* **Data for the task**
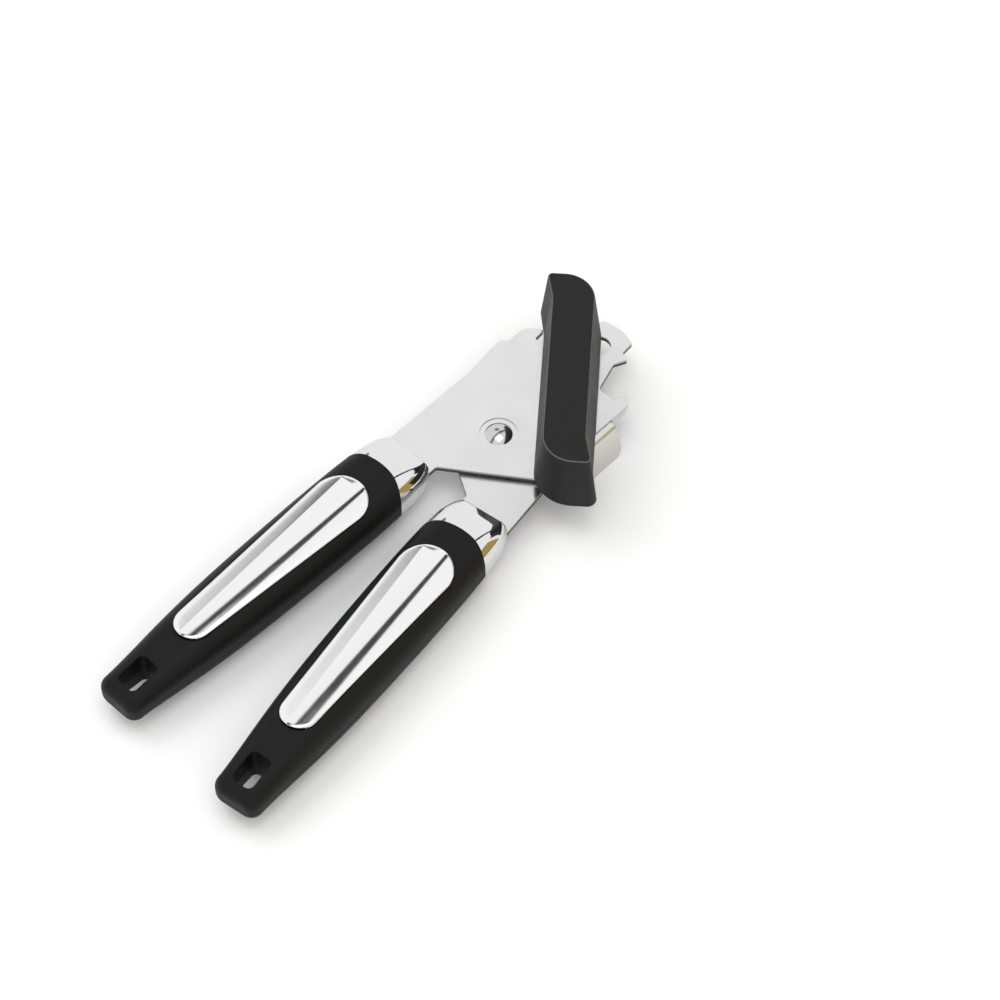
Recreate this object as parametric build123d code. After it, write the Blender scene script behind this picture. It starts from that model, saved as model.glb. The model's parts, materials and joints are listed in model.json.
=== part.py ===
"""Manual can opener: two riveted plates with moulded handles, a knob, a feed wheel and a cutting wheel.

Millimetres, +Z up. The model is laid out about the pivot with the upper arm along +X, resting on z = 0,
and every node is then shifted so that the origin is the centre of the bottom of the whole box.
"""

import os
from math import cos, hypot, pi, radians, sin, tan

from build123d import *

# ---------------------------------------------------------------- driving dimensions
OPEN_ANGLE = 7.8  # how far the lower arm stands open at rest
UPPER_OFFSET = 16.0  # the upper handle's axis from the pivot, sideways
LOWER_OFFSET = -15.0
UPPER_REACH = 90.0  # pivot to the middle of the upper inlay
LOWER_REACH = 93.1  # pivot to the middle of the lower inlay
MID_Z = 9.5  # parting plane of both handles
FIT = 0.02  # clearance between pieces fixed to each other
RUN = 0.05  # clearance where one piece turns on another

PLATE = 2.0  # thickness of both plates
UPPER_Z = 9.75  # underside of the upper plate
LOWER_Z = 7.4  # underside of the lower plate

PIVOT_SHANK_R = 4.0
PIVOT_HEAD_R = 4.7
PIVOT_RING_R = 6.5  # the shallow coined ring round the head
COIN_DEPTH = 0.4
PIVOT_WASHER_R = 8.0
TAIL_R = 5.6
DOME_R = 7.8
BACK_WASHER = 0.9

DRIVE = (23.5, -9.7)  # knob axis, from the pivot
SHAFT_R = 3.0
BUSH_R = 4.6
BUSH_FLANGE_R = 7.5
BUSH_FLANGE = 0.9
FLAT_DEPTH = 0.6  # depth of the shaft's two driving flats
FEED_R = 8.0
FEED_ROOT_R = 7.2
FEED_TEETH = 26
FEED_Z = 3.6
FEED_THICK = 3.2

CUTTER_CLOSED = (23.6, 6.0)  # cutter axis with the handles together
CUTTER_R = 9.5
CUTTER_Z = 1.0
CUTTER_THICK = 2.2
STUD_R = 2.5

KNOB_TURN = 39.5  # knob's long axis from the upper arm's axis
KNOB_BASE_Z = 14.2
KNOB_TOP_Z = 35.5
KNOB_DRAFT = 2.6  # how much wider the base is than the top, on each side
KNOB_WALL = 2.2
KNOB_ROOF = 2.5

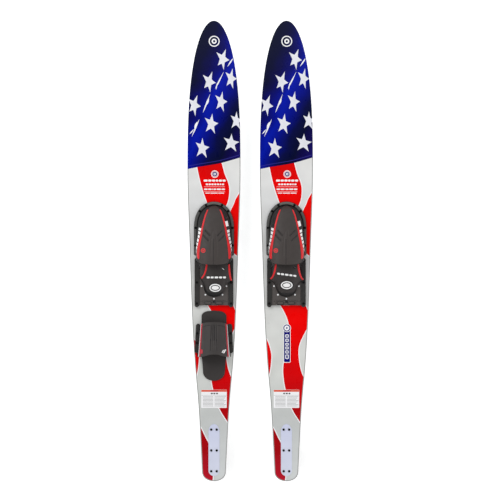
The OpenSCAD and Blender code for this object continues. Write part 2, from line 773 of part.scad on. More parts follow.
right() heel_piping(0);  // right_heel_piping
right() heel_retainer(0);  // right_heel_retainer
right() heel_rivets();  // right_heel_rivets
right() lock_lever();  // right_lock_lever
right() lever_pin();  // right_lever_pin
right() lever_spring();  // right_lever_spring
left() rear_foot_pad();
left() rear_strap();
left() rear_strap_piping();
left() rear_bracket(-1);  // rear_outer_bracket
left() rear_bracket(1);  // rear_inner_bracket
left() sunk_screws(bracket_points, bracket_h);  // rear_bracket_screws
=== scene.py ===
"""Looks of the pair of combo water skis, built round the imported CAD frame.

Lengths are millimetres until a mesh is made. Places on one ski are measured from its own centre line
and mid-length, as in the CAD, with heights above the floor.
"""

import math

import bmesh
import bpy
import numpy as np
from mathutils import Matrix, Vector
from mathutils.geometry import delaunay_2d_cdt


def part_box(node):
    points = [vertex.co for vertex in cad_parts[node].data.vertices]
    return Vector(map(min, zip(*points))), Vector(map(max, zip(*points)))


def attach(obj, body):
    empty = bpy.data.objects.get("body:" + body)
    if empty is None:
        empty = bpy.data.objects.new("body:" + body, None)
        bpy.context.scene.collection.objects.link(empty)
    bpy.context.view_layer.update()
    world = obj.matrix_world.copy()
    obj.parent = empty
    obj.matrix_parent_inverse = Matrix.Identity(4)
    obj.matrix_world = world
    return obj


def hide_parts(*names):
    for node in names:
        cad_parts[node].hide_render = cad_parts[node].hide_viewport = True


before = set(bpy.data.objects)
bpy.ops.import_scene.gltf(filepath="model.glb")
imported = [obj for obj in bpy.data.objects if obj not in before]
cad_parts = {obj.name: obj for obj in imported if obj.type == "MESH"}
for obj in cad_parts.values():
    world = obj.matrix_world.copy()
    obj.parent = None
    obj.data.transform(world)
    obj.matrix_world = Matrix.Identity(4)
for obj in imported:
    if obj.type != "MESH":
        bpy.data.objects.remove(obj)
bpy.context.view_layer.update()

MM = 0.001
SIDES = ("left", "right")


# ---- dimensions, from the frame

def box_mm(node):
    """Lowest and highest corner of a CAD node, in millimetres."""
    low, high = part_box(node)
    return np.array(low) / MM, np.array(high) / MM


def middle_x(node):
    low, high = box_mm(node)
    return (low[0] + high[0]) / 2


CENTRE = {side: middle_x(side + "_base_shell") for side in SIDES}
SHELL_LOW, SHELL_HIGH = box_mm("left_base_shell")
SKI_LEN = SHELL_HIGH[1] - SHELL_LOW[1]
HALF_LEN = SKI_LEN / 2
HALF_WIDTH = (SHELL_HIGH[0] - SHELL_LOW[0]) / 2
BASE_Z = SHELL_LOW[2]
DECK = box_mm("left_toe_frame")[0][2]
TAIL_DECK = box_mm("left_fin_plate")[0][2]
TOP_Z = box_mm("left_top_sheet")[1][2]
SKI_T = DECK - BASE_Z
TAIL_T = TAIL_DECK - BASE_Z
TIP_T = 9
ROCKER_Y = 205
TIP_RISE = TOP_Z - BASE_Z - TIP_T
TAPER = (-645, -505)
FIN_STEP_Y = -640
FIN_STEP = 1
SHEET_T = 1.2
TIP_LEN = 560
TAIL_LEN = 36
WAIST = [(0, 0.432), (0.07, 0.488), (0.165, 0.583), (0.26, 0.723), (0.347, 0.814), (0.51, 0.915),
         ((SKI_LEN - TIP_LEN) / SKI_LEN, 1)]


# ---- curves

def mix(a, b, t):
    return a + (b - a) * t


def spline(stations, x):
    """Smooth cubic through the stations (x, y), level at the last one, for an array of x."""
    xs = np.array([s[0] for s in stations], float)
    ys = np.array([s[1] for s in stations], float)
    slopes = np.zeros(len(xs))
    slopes[0] = (ys[1] - ys[0]) / (xs[1] - xs[0])
    slopes[1:-1] = (ys[2:] - ys[:-2]) / (xs[2:] - xs[:-2])
    x = np.asarray(x, float)
    i = np.clip(np.searchsorted(xs, x) - 1, 0, len(xs) - 2)
    h = xs[i + 1] - xs[i]
    t = (x - xs[i]) / h
    t2, t3 = t * t, t * t * t
    return ((2 * t3 - 3 * t2 + 1) * ys[i] + (t3 - 2 * t2 + t) * h * slopes[i]
            + (3 * t2 - 2 * t3) * ys[i + 1] + (t3 - t2) * h * slopes[i + 1])


def rounded_end(t, length, power):
    share = np.clip(1 - np.asarray(t, float) / length, 0, None)
    return np.sqrt(np.clip(1 - share ** power, 0, None))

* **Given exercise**
Your output shall consist solely of the lines from the line with "left() rear_strap();" to the line with "from mathutils.geometry import", reproduced exactly, both ends included.

* **Solution below**
left() rear_strap();
left() rear_strap_piping();
left() rear_bracket(-1);  // rear_outer_bracket
left() rear_bracket(1);  // rear_inner_bracket
left() sunk_screws(bracket_points, bracket_h);  // rear_bracket_screws
=== scene.py ===
"""Looks of the pair of combo water skis, built round the imported CAD frame.

Lengths are millimetres until a mesh is made. Places on one ski are measured from its own centre line
and mid-length, as in the CAD, with heights above the floor.
"""

import math

import bmesh
import bpy
import numpy as np
from mathutils import Matrix, Vector
from mathutils.geometry import delaunay_2d_cdt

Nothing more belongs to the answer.